Cyber Insurance Market Shows Variation in Risk Modeling, with SMEs Dominating Policy Landscape
AM Best’s recent report from its inaugural cyber insurance survey reveals a market still grappling with the complexities of risk assessment and evolving threats. The survey, which collected data from 41 of the 60 largest global cyber insurers, represents approximately $8 billion in premium—about half of the estimated global cyber insurance market.
The report highlighted the nascent state of catastrophe modeling for cyber events. Systemic risk remains a key concern for insurers, with many assessing aggregate exposures through catastrophe modeling. AM Best emphasizes that its focus is on management’s grasp of risk and the level of control insurers have over the assumptions and parameters used in their models, rather than endorsing any specific model.

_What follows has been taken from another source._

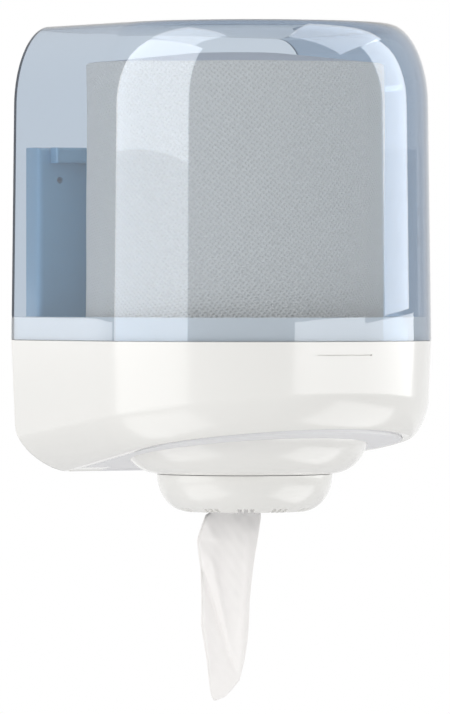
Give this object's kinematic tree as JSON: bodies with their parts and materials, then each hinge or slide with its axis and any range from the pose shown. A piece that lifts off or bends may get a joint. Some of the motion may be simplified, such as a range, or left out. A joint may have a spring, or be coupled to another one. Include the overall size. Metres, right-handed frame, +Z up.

Of the 41 participating companies, 30 reported utilizing some form of catastrophe modeling. Among these, 10 companies solely employed probabilistic models, while five used deterministic models, and 15 utilized both approaches. This diversity underscores the industry’s ongoing efforts to refine its risk assessment methodologies.
The survey data indicates that the majority of cyber insurance policy limits cater to businesses with less than $10 million in annual revenue. These small and medium-sized enterprises (SMEs) account for more than 80% of all cyber policies. While individual policy exposures might be relatively small, AM Best noted the potential for widespread losses if a significant number of these businesses use the same cloud providers or shared services.
Larger businesses represent a smaller proportion of policies but account for nearly 30% of total cyber premium due to their higher profile as targets and the volume of customer data they manage. Ransomware remains the most common type of claim, driven in part by the potential for quick payouts to threat actors.
The cyber re/insurance industry has faced significant challenges due to escalating cyber threats in recent years, leading to notable loss events. Between 2013 and 2019, the insurance sector experienced the highest share of loss events caused by malicious data breaches, with nearly 40% of incidents attributed to such breaches. In contrast, the healthcare sector saw malicious data breaches account for 18% of loss events during the same period.
The market has responded with rapid premium growth and declining loss ratios. Fitch reported that, in 2021, earned premium growth exceeded the change in incurred losses, and the standalone cyber loss ratio improved to 65% from 72% the previous year.
Survey data also showed that many reported claims were classified under “unknown” coverage types. This reflects a significant shift towards refining claims processes and improving classification procedures by insurers. AM Best expects the proportion of “unknown” classifications to decrease as these processes mature.
Of the claims categorized by coverage type, more than half were related to incident response. This underscores the continued frequency of ransomware events and business email compromise incidents. While some policyholders avoid ransom payments, others face larger financial losses tied to business disruption. AM Best’s findings indicate that business interruption claims are generally more costly per claim than incident response claims. The report noted that effective backups, timely patching, and network segmentation are crucial cyber hygiene measures that can help businesses mitigate the impact of incidents and quickly resume operations.